What follows is a listing. Return every line of it exactly.

** Begin RECORD EXTRACTS **

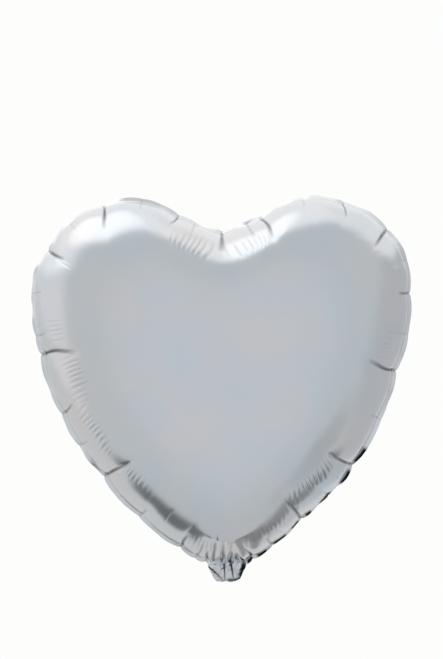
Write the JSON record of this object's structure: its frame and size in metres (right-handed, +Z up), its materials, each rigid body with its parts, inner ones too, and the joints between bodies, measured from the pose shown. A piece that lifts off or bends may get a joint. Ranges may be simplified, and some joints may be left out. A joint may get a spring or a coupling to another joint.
{
  "type": "heart-shaped foil balloon",
  "caption": "Inflated heart-shaped balloon of two welded metallised films, with a flat welded rim, a folded tail and a self-sealing film valve inside.",
  "frame": {"origin": "tail root at the bottom tip, where a ribbon is tied, in the plane of the weld", "axes": "+Z up through the cleft, +X to the viewer's right, the front faces -Y"},
  "size_m": [0.3822, 0.15, 0.3847],
  "materials": {
    "foil": "polished metallised film",
    "valve_film": "clear film"
  },
  "bodies": {
    "balloon": {"front_panel": "foil", "rear_panel": "foil", "valve_neck_front": "valve_film", "valve_neck_rear": "valve_film"},
    "tail": {"tail_flap_front": "foil", "tail_flap_rear": "foil", "valve_mouth_front": "valve_film", "valve_mouth_rear": "valve_film"},
    "front_lip": {"valve_lip_front": "valve_film"},
    "rear_lip": {"valve_lip_rear": "valve_film"}
  },
  "joints": [
    {"name": "tail_fold", "type": "hinge", "parent": "balloon", "child": "tail", "pos_m": [0, 0, -0.0145], "axis": [-1, 0, 0], "range_deg": [0, 170]},
    {"name": "front_lip_opening", "type": "hinge", "parent": "balloon", "child": "front_lip", "pos_m": [0, 0, 0.02015], "axis": [1, 0, 0], "range_deg": [0, 5], "stiffness_Nm_per_rad": 0.0005},
    {"name": "rear_lip_opening", "type": "hinge", "parent": "balloon", "child": "rear_lip", "pos_m": [0, 0, 0.02015], "axis": [1, 0, 0], "range_deg": [-5, 0], "stiffness_Nm_per_rad": 0.0005}
  ],
  "couplings": [
    {"joint": "rear_lip_opening", "follows": "front_lip_opening", "ratio": -1}
  ]
}
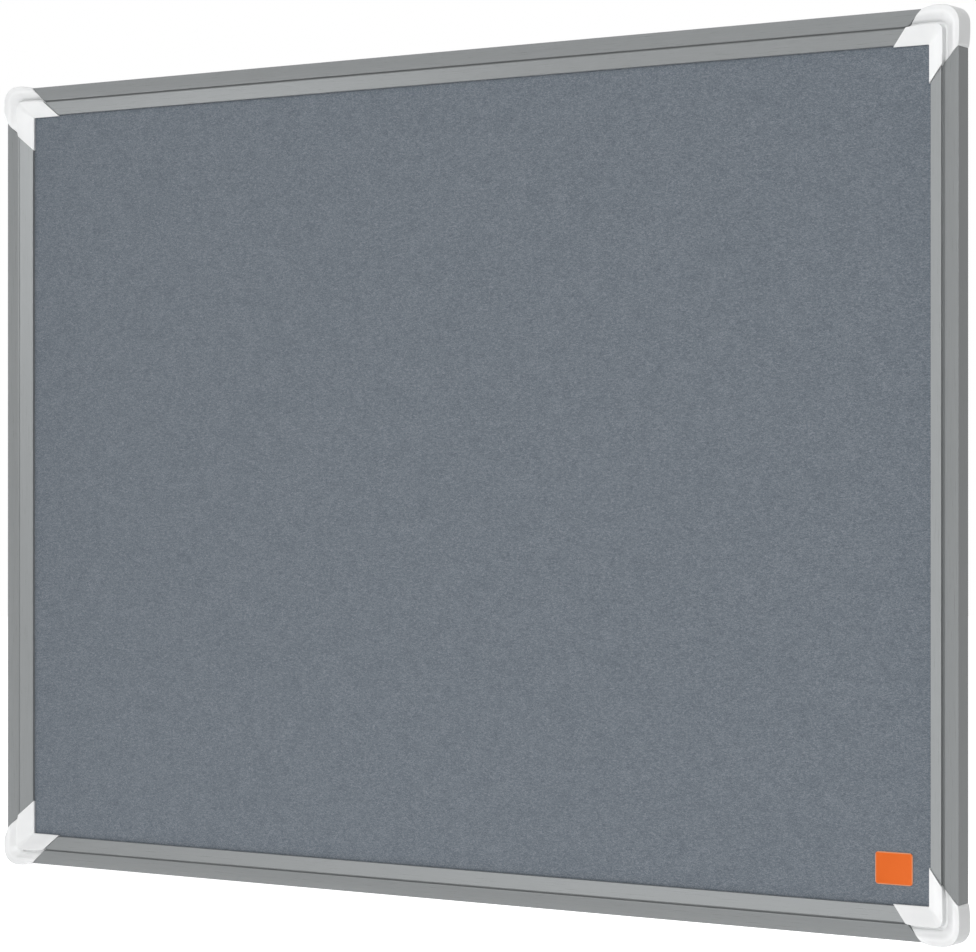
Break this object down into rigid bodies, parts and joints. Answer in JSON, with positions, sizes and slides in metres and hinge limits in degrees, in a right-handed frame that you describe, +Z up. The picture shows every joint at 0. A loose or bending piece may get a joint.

** End RECORD EXTRACTS **

RESULT OF THE EXERCISE:
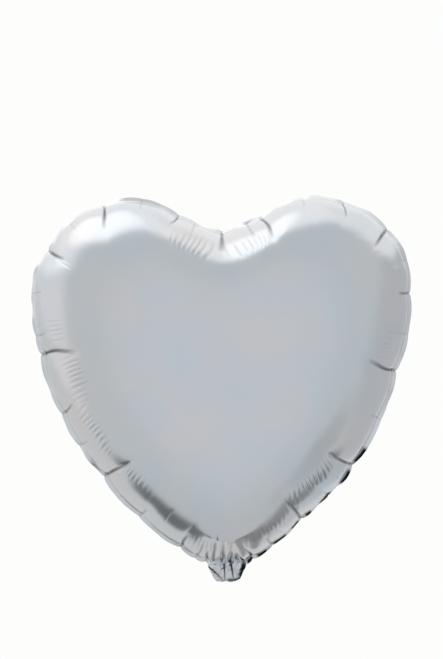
Write the JSON record of this object's structure: its frame and size in metres (right-handed, +Z up), its materials, each rigid body with its parts, inner ones too, and the joints between bodies, measured from the pose shown. A piece that lifts off or bends may get a joint. Ranges may be simplified, and some joints may be left out. A joint may get a spring or a coupling to another joint.
{
  "type": "heart-shaped foil balloon",
  "caption": "Inflated heart-shaped balloon of two welded metallised films, with a flat welded rim, a folded tail and a self-sealing film valve inside.",
  "frame": {"origin": "tail root at the bottom tip, where a ribbon is tied, in the plane of the weld", "axes": "+Z up through the cleft, +X to the viewer's right, the front faces -Y"},
  "size_m": [0.3822, 0.15, 0.3847],
  "materials": {
    "foil": "polished metallised film",
    "valve_film": "clear film"
  },
  "bodies": {
    "balloon": {"front_panel": "foil", "rear_panel": "foil", "valve_neck_front": "valve_film", "valve_neck_rear": "valve_film"},
    "tail": {"tail_flap_front": "foil", "tail_flap_rear": "foil", "valve_mouth_front": "valve_film", "valve_mouth_rear": "valve_film"},
    "front_lip": {"valve_lip_front": "valve_film"},
    "rear_lip": {"valve_lip_rear": "valve_film"}
  },
  "joints": [
    {"name": "tail_fold", "type": "hinge", "parent": "balloon", "child": "tail", "pos_m": [0, 0, -0.0145], "axis": [-1, 0, 0], "range_deg": [0, 170]},
    {"name": "front_lip_opening", "type": "hinge", "parent": "balloon", "child": "front_lip", "pos_m": [0, 0, 0.02015], "axis": [1, 0, 0], "range_deg": [0, 5], "stiffness_Nm_per_rad": 0.0005},
    {"name": "rear_lip_opening", "type": "hinge", "parent": "balloon", "child": "rear_lip", "pos_m": [0, 0, 0.02015], "axis": [1, 0, 0], "range_deg": [-5, 0], "stiffness_Nm_per_rad": 0.0005}
  ],
  "couplings": [
    {"joint": "rear_lip_opening", "follows": "front_lip_opening", "ratio": -1}
  ]
}
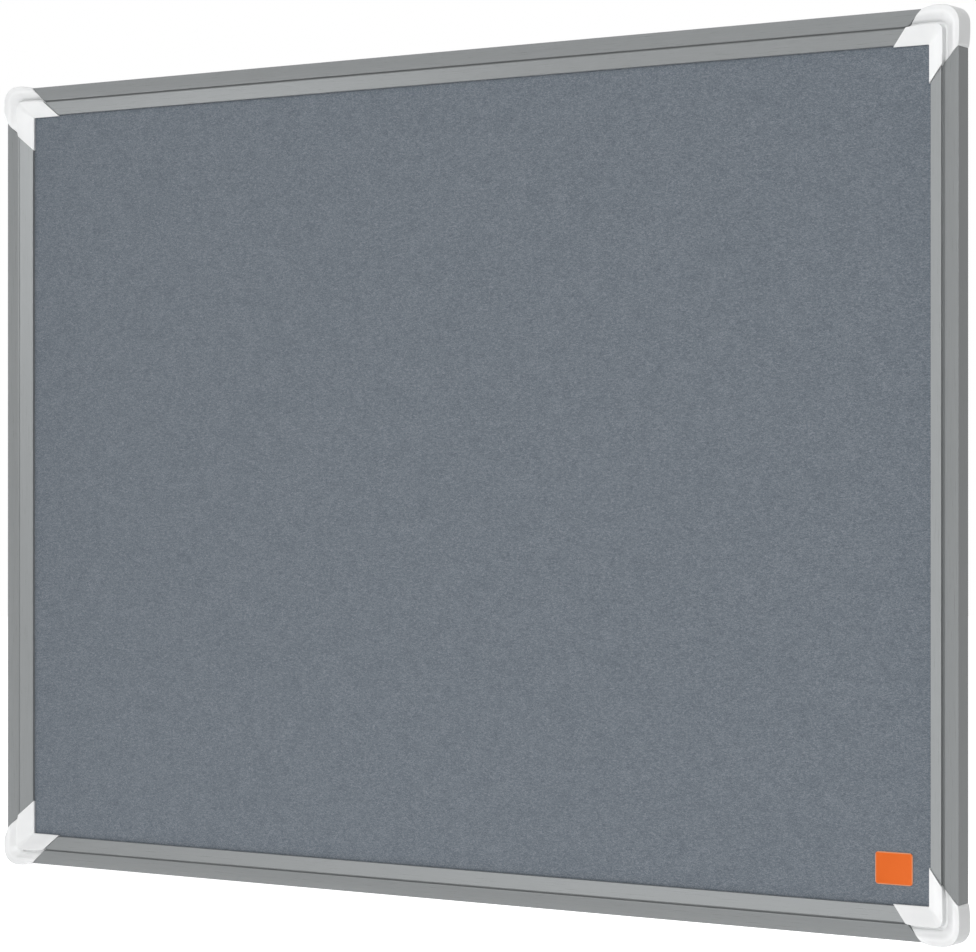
Break this object down into rigid bodies, parts and joints. Answer in JSON, with positions, sizes and slides in metres and hinge limits in degrees, in a right-handed frame that you describe, +Z up. The picture shows every joint at 0. A loose or bending piece may get a joint.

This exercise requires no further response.